**CHALLENGE**
What lines of the data hold the string "axes"? Pull each one out.
---- DATA SHOWN
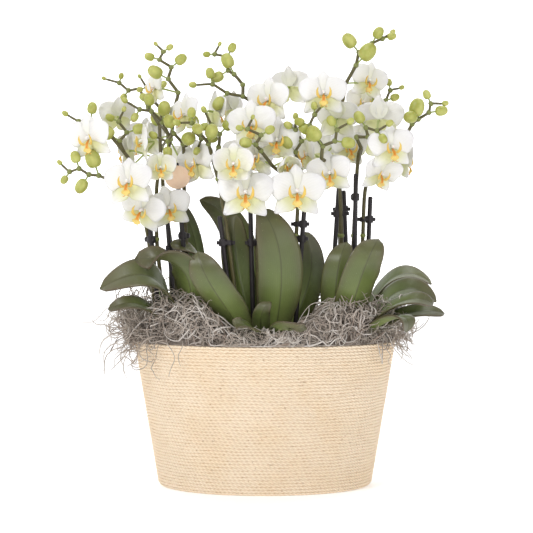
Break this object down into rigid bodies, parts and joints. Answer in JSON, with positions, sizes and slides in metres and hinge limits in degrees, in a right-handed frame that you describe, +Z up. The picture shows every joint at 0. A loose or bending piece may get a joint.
--------
---- DATA SHOWN
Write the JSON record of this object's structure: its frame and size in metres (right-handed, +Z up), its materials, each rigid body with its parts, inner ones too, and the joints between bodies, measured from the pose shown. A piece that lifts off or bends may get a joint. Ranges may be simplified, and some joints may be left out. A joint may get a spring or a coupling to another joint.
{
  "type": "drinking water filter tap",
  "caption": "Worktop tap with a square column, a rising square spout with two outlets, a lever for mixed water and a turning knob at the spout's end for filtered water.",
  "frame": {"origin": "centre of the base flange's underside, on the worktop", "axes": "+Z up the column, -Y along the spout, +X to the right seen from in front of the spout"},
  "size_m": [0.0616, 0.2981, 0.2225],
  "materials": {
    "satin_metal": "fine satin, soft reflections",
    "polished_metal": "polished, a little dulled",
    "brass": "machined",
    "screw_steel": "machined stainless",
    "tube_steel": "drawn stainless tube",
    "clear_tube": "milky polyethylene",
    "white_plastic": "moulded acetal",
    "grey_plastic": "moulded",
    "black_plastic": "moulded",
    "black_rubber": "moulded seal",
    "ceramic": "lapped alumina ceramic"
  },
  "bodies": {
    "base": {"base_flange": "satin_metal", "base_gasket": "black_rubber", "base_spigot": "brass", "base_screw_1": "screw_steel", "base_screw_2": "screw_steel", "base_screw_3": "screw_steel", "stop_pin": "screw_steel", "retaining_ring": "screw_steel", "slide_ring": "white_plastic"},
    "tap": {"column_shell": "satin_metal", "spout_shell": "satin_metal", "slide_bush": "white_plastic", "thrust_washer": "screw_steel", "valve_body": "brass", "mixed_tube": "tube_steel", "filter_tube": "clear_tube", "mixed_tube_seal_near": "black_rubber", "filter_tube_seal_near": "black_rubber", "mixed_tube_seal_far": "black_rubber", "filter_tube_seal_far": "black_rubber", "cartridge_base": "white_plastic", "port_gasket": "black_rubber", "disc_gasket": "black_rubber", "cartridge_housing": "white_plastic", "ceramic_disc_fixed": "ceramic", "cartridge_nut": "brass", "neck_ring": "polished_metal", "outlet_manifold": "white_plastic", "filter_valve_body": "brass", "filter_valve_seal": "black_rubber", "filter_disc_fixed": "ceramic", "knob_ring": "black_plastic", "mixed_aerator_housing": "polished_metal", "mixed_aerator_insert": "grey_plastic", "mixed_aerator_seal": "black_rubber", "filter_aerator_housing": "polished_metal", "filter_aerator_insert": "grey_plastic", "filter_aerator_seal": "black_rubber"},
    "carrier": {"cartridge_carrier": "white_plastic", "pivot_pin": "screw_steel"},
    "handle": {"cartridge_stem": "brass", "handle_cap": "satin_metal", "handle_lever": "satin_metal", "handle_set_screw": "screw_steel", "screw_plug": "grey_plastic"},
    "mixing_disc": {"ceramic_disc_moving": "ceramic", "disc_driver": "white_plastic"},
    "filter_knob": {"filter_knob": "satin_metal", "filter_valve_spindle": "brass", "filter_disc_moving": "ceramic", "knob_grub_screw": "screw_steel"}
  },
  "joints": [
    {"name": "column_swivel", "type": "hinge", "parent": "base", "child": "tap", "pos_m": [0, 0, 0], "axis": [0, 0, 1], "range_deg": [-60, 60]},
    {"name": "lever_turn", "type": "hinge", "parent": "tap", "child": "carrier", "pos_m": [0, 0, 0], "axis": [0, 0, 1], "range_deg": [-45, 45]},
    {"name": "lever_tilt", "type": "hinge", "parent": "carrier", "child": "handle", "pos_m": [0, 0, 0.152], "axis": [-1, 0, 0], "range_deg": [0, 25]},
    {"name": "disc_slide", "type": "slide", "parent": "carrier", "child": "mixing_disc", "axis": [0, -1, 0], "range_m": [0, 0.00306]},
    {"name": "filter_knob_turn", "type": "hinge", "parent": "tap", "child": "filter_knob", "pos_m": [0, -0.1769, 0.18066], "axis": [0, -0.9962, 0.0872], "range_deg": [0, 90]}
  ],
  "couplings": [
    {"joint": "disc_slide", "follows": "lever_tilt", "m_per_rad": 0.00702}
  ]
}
--------
---- DATA SHOWN
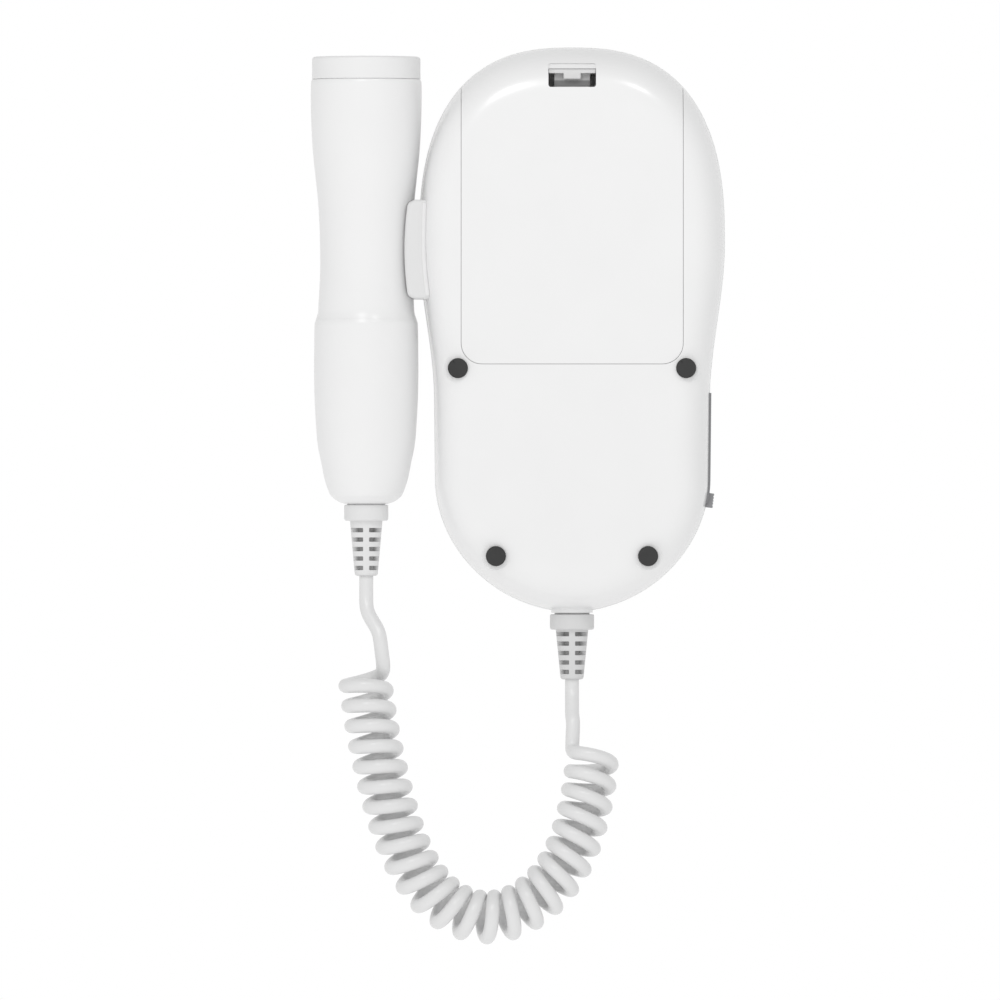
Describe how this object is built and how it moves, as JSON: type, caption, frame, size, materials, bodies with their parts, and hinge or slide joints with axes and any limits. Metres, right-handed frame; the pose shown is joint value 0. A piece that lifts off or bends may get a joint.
--------
**SOLVED EXERCISE**
  "frame": {"origin": "centre of the base flange's underside, on the worktop", "axes": "+Z up the column, -Y along the spout, +X to the right seen from in front of the spout"},
Describe how this object is built and how it moves, as JSON: type, caption, frame, size, materials, bodies with their parts, and hinge or slide joints with axes and any limits. Metres, right-handed frame; the pose shown is joint value 0. A piece that lifts off or bends may get a joint.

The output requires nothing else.